If you recognise yourself in one of these, it’s time to reset.

Skills Every Modern PO Needs

  • Visionary Thinking

  • Strong Communication

  • Business Acumen

  • Adaptability & Feedback Loops

  • Negotiation & Conflict Management

  • Courage to protect the team’s focus

And increasingly: data literacy + AI fluency to use tools that draft stories, simulate customer flows, and spot hidden dependencies.

Metrics That Matter for POs

How do you know you’re doing well? Don’t just count story points. Track:

  • Backlog Churn (is it stabilising or chaotic?)

  • Sprint Goal Success Rate

  • Stakeholder Satisfaction

  • Cycle Time for High-Priority Features

  • % of Features Adopted by Users

Growth Path for Product Owners

Certifications help (CSPO, PSPO), but what matters is:

  • Running real sprints under fire.

  • Shadowing users.

  • Negotiating stakeholder trade-offs.

  • Continuous learning (books like User Story Mapping and Product Mastery are musts).

The best POs grow into Product Managers or Heads of Product — but only if they shift from backlog clerks to outcome owners.

Future-Proofing the PO Role (2030 and Beyond)

By 2030, POs won’t just manage backlogs:

  • AI will handle grooming and prioritisation, but humans will still decide what truly creates value.

  • Distributed teams will make written clarity and asynchronous communication non-negotiable.

  • Stakeholders will measure outcomes over outputs — revenue impact, adoption, retention.

POs who embrace this will thrive.
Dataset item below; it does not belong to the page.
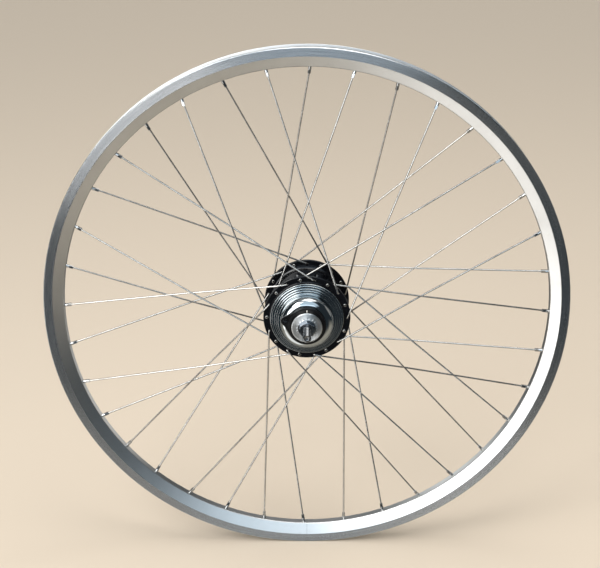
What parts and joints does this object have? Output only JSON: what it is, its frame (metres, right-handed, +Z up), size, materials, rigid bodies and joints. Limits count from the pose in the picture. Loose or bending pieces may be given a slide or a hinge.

Those who cling to “writing stories” will become obsolete.

Free Resource

📥 Download: The Product Owner Starter Kit (PDF)
Includes:

  • PO vs PM Comparison Matrix

  • Backlog Prioritisation Cheat Sheet

  • Sprint Review Checklist

  • Top 10 PO Mistakes to Avoid

Product_Owner_Starter_Kit_Expanded.pdf

Product_Owner_Starter_Kit_Expanded.pdf

6.47 KBPDF File

The Product Owner role is no longer “junior PM” or “story groomer.” In 2026, it’s a leadership role that makes or breaks agile teams.

Get it wrong, and agile becomes chaos. Get it right, and your team delivers value faster than competitors can keep up.